On March 11, 2025, the Merger closed whereby Merger
Sub merged with and into Premier with Merger Sub ceasing to exist, Premier becoming a wholly owned subsidiary of Premier Holdings and
Premier Holdings issuing TIPP 237,871,049 shares of common stock. The Merger is intended to qualify for federal income tax purposes as
a tax-free reorganization under the provisions of Section 368 of the Internal Revenue Code of 1986, as amended.
6
Changes in Executive Officers and Directors
On the close of business on March 11, 2025, Leonard
Lovallo resigned as an executive officer and director of Premier Holdings. The resignation of Mr. Lovallo was not the result of any disagreement
with Premier Holdings on any matter relating to the Premier Holdings’ operations, policies, practices, or otherwise.
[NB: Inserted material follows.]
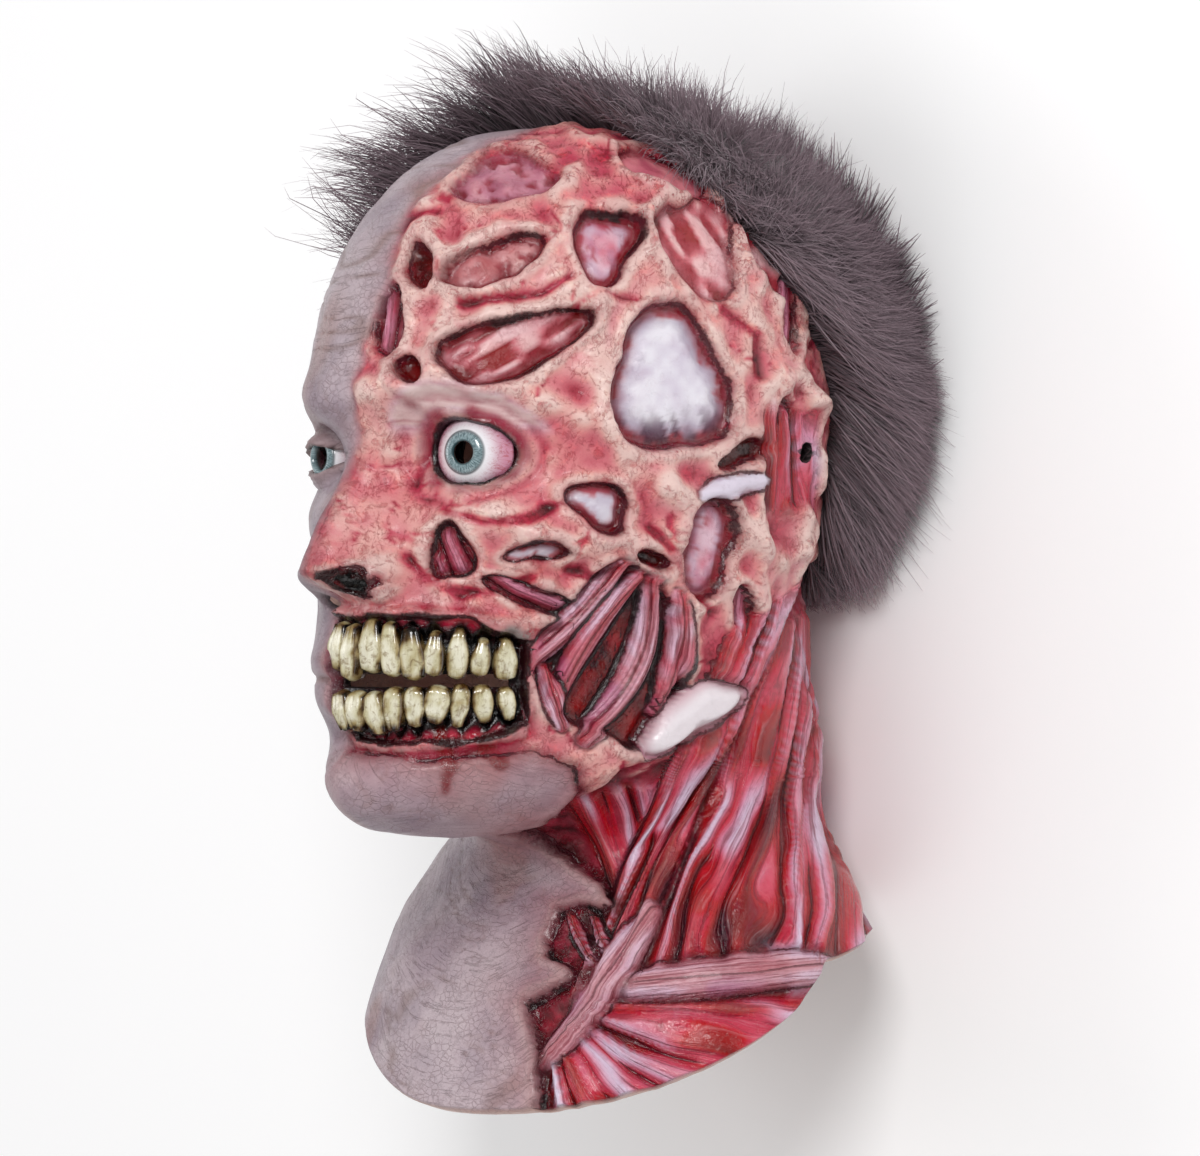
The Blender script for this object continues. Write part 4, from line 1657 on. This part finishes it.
def make_fur(hair):
    """The underfur, three layers of strands, more at the sides and the pressed ones at the back."""
    scalp = Scalp(bpy.data.objects["mask_skin"])
    make_fur_base(scalp)
    dice = np.random.default_rng(17)
    thick = hair.thickness / MM
    zones = {"fur_front": (0.78, 1.03), "fur_middle": (0.4, 0.85), "fur_back": (0.02, 0.5)}
    for name, zone in zones.items():
        make_strands(name, fur_guides(scalp, dice, hair.strands, zone), dice, thick)
    side = fur_guides(scalp, dice, hair.strands // 2, (0.3, 1.05), (-1.3, 1.2))
    make_strands("fur_side", side, dice, thick)
    make_strands("fur_pressed", pressed_guides(dice, hair.strands // 4), dice, 2 * thick)


# The stage

AIM = Vector((9.9, -41.2, 110.1))  # the point on the mask in the middle of the photograph
CAMERA_TURN = math.radians(45)  # how far round from the face towards the flayed side
CAMERA_AWAY = 1600
LENS, SENSOR = 120, 36
SKY, SKY_IN_GLOSS = 0.53, 0.15  # its light, and the share of it that glossy paint mirrors


def make_floor():
    """A wide pale floor."""
    bm = bmesh.new()
    bmesh.ops.create_grid(bm, x_segments=1, y_segments=1, size=6)
    floor = linked("floor", mesh_from(bm, "floor"))
    wiring = Wiring("pale_floor")
    colour = wiring.blend(wiring.noise(wiring.object_place(), 0.8), "#FDFCFD", "#FFFFFF")
    floor.data.materials.append(wiring.finish(colour, 0.75))


def make_light(name, at, size, power):
    """A round soft light that points at the mask."""
    lamp = bpy.data.lights.new(name, "AREA")
    lamp.shape = "DISK"
    lamp.size = size
    lamp.energy = power
    light = linked(name, lamp)
    light.location = at
    light.rotation_euler = (AIM * MM - Vector(at)).to_track_quat("-Z", "Y").to_euler()


def make_sky(brightness):
    """A plain white sky that glossy paint sees only a share of."""
    world = bpy.data.worlds.new("studio")
    world.use_nodes = True
    nodes, links = world.node_tree.nodes, world.node_tree.links
    background = nodes["Background"]
    background.inputs["Color"].default_value = (1, 1, 1, 1)
    strength = nodes.new("ShaderNodeMapRange")
    strength.inputs["To Min"].default_value = SKY * brightness
    strength.inputs["To Max"].default_value = SKY * SKY_IN_GLOSS * brightness
    links.new(nodes.new("ShaderNodeLightPath").outputs["Is Glossy Ray"], strength.inputs["Value"])
    links.new(strength.outputs[0], background.inputs["Strength"])
    bpy.context.scene.world = world


def make_camera():
    """A long lens on the flayed side, looking down at the mask."""
    lens = bpy.data.cameras.new("camera")
    lens.lens, lens.sensor_width = LENS, SENSOR
    lens.clip_end = 100
    camera = linked("camera", lens)
    out = Vector(heading_at(CAMERA_TURN))
    camera.location = (AIM + out * CAMERA_AWAY) * MM
    side = Vector((0, 1, 0)).cross(out)
    camera.rotation_euler = Matrix((side, (0, 1, 0), out)).transposed().to_euler()
    bpy.context.scene.camera = camera


def make_stage(studio):
    """A pale floor, three soft lights and a camera on the flayed side."""
    make_floor()
    make_light("key", (1.0, 0.75, 1.5), 0.7, 19 * studio.brightness)
    make_light("fill", (0.2, -1.6, 1.5), 1.4, 5 * studio.brightness)
    make_light("rim", (-1.3, 0.2, 1.3), 1.0, 6 * studio.brightness)
    make_sky(studio.brightness)
    bpy.context.scene.view_settings.view_transform = "Standard"
    make_camera()


# What a user may change, and the panel that lists it


def colour_property(name, description, code):
    return FloatVectorProperty(
        name=name, description=description, default=rgb(code), size=3, min=0, max=1, subtype="COLOR"
    )


class MASK_PG_latex(bpy.types.PropertyGroup):
    columns: IntProperty(
        name="Columns", description="Faces round the latex skin", default=224, min=60, max=230
    )
    rows: IntProperty(
        name="Rows", description="Faces from the crown to the bib's edge", default=368, min=60, max=380
    )


class MASK_PG_fur(bpy.types.PropertyGroup):
    strands: IntProperty(
        name="Strands", description="Strands in each layer of fur", default=23000, min=1000, max=24000
    )
    thickness: FloatProperty(
        name="Thickness",
        description="Width of a strand at its root",
        default=0.00052,
        min=0.0001,
        max=0.002,
        precision=4,
        subtype="DISTANCE",
        unit="LENGTH",
    )
    root_colour: colour_property("Root Colour", "Colour of the fur where it grows", "#382C33")
    tip_colour: colour_property("Tip Colour", "Colour of the ends of the fur", "#9A8791")


class MASK_PG_studio(bpy.types.PropertyGroup):
    brightness: FloatProperty(
        name="Brightness", description="Share of the studio's light", default=1, min=0, max=4
    )


class MASK_OT_skin(bpy.types.Operator):
    """Cast the carved and painted latex skin"""

    bl_idname = "mask.skin"
    bl_label = "Latex Skin"

    def execute(self, context):
        make_shell(context.scene.mask_latex)
        return {"FINISHED"}


class MASK_OT_teeth(bpy.types.Operator):
    """Set the two rows of teeth in the open cheek"""

    bl_idname = "mask.teeth"
    bl_label = "Teeth"

    def execute(self, context):
        make_teeth()
        return {"FINISHED"}


class MASK_OT_eyes(bpy.types.Operator):
    """Set an eyeball in each socket"""

    bl_idname = "mask.eyes"
    bl_label = "Eyes"

    def execute(self, context):
        make_eyes()
        return {"FINISHED"}


class MASK_OT_ear(bpy.types.Operator):
    """Model the ear of the skinned side"""

    bl_idname = "mask.ear"
    bl_label = "Ear"

    def execute(self, context):
        make_ear()
        return {"FINISHED"}


class MASK_OT_fur(bpy.types.Operator):
    """Glue the long fur round the back of the head"""

    bl_idname = "mask.fur"
    bl_label = "Fur"

    def execute(self, context):
        if "mask_skin" not in bpy.data.objects:
            raise RuntimeError("The fur grows on the latex skin, so that comes first")
        make_fur(context.scene.mask_fur)
        return {"FINISHED"}


class MASK_OT_stage(bpy.types.Operator):
    """Set up the floor, the lights and the camera"""

    bl_idname = "mask.stage"
    bl_label = "Stage"

    def execute(self, context):
        make_stage(context.scene.mask_studio)
        return {"FINISHED"}


OPERATORS = (MASK_OT_skin, MASK_OT_teeth, MASK_OT_eyes, MASK_OT_ear, MASK_OT_fur, MASK_OT_stage)
SETTINGS = {"mask_latex": MASK_PG_latex, "mask_fur": MASK_PG_fur, "mask_studio": MASK_PG_studio}


class MASK_PT_panel(bpy.types.Panel):
    """Lists the mask's pieces, in the order they are made"""

    bl_label = "Zombie Mask"
    bl_idname = "MASK_PT_panel"
    bl_space_type = "VIEW_3D"
    bl_region_type = "UI"
    bl_category = "Mask"

    def draw(self, context):
        for key, group in SETTINGS.items():
            for prop in group.__annotations__:
                self.layout.prop(getattr(context.scene, key), prop)
        for operator in OPERATORS:
            self.layout.operator(operator.bl_idname)


CLASSES = (*SETTINGS.values(), *OPERATORS, MASK_PT_panel)


def register():
    for item in CLASSES:
        bpy.utils.register_class(item)
    for key, group in SETTINGS.items():
        setattr(bpy.types.Scene, key, PointerProperty(type=group))


def unregister():
    for key in SETTINGS:
        delattr(bpy.types.Scene, key)
    for item in reversed(CLASSES):
        bpy.utils.unregister_class(item)


def main():
    register()
    bpy.ops.mask.skin()
    bpy.ops.mask.teeth()
    bpy.ops.mask.eyes()
    bpy.ops.mask.ear()
    bpy.ops.mask.fur()
    bpy.ops.mask.stage()


if __name__ == "__main__":
    main()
The Board approved
and accepted the resignations.
On March 11, 2025, Sandra J. DiCicco Bonar was
appointed as Chairman of the Board of Directors of the Premier Holdings, and Vincent Monteparte, Ross David Gourdie and Amy Scannell were
appointed members of the Board of Directors. Further, Ms. DiCicco Bonar was appointed to serve as the Premier Holdings’ Chief Executive
Officer and Mr. Gourdie was appointed as the Premier Holdings’ President, Secretary and Treasurer.
On May 7, 2025, Sandra J. DiCicco Bonar resigned
as Chairman and Vincent Monteparte was appointed as the new Chairman of Premier Holdings.
Change in Fiscal Year
On March 11, 2025, the Board approved a change
in fiscal year end of the Premier Holdings from March 31st to December 31st.
The Board’s decision to change the fiscal
year end was related to the Merger Agreement and the closing of the acquisition of Premier. As a result of the Merger and the other transactions
contemplated thereunder, Premier is now a wholly owned subsidiary of the Premier Holdings. Premier’s financial statements will
survive and become the post-transaction company's financial statements and the fiscal year end of Premier is December 31st; therefore,
the Board approved the change in the Premier Holdings’ fiscal year end.